Армстронг считает, что у человека имеется глубинная духовная потребность считать определенные места святыми или священными, даже в современную эпоху. Вы согласны?

На протяжении всей истории Иерусалима строительство, пишет Армстронг, «служило идеологическим оружием… использовалось, чтобы стереть память о предыдущих обитателях города». Как вы думаете, происходило ли подобное в других местах? Когда и где?

При всей своей удручающей жестокости история Иерусалима знала и длительные периоды, когда евреи, христиане и мусульмане мирно жили здесь бок о бок. Сегодня это определенно не так. В какой мере, по вашему мнению, произошедшая перемена была вызвана образованием Государства Израиль, в какой — межконфессиональной напряженностью, нараставшей в течение нескольких последних веков?
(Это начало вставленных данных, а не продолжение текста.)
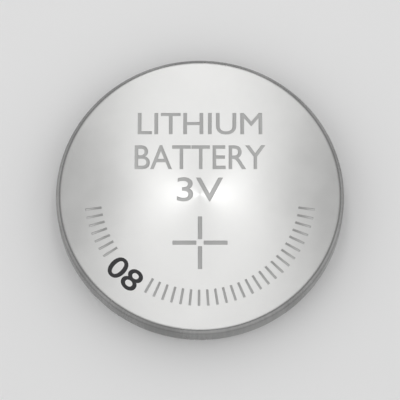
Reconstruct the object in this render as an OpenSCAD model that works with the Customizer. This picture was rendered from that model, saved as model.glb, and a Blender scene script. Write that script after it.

В древности паломники приходили в Иерусалим, чтобы «узреть» Бога в святых местах. В наши дни цель паломников, особенно христианских — увидеть исторические свидетельства, «доказывающие» истинность их веры. Однако, пишет Армстронг, археология не дает однозначных ответов. Может ли наш век в свете этого считаться более рационалистическим, чем предыдущие, или просто один набор верований сменился другим?

«Сионизм, — пишет К. Армстронг, — развивался как светское движение, его идеологами стали по большей части евреи, утратившие веру в Бога». Вас это не удивляет? Согласны ли вы с этим?

На исходе 1996 г. в послесловии к данному изданию К. Армстронг написала: «Перспективы мирного процесса на Ближнем Востоке выглядят безрадостно». Как, по вашему мнению, они изменились с тех пор — улучшились, ухудшились или остались более или менее такими же?

Бывали ли вы в Иерусалиме? Захотелось ли вам съездить туда (еще раз) после прочтения этой книги — или, может быть, наоборот, расхотелось?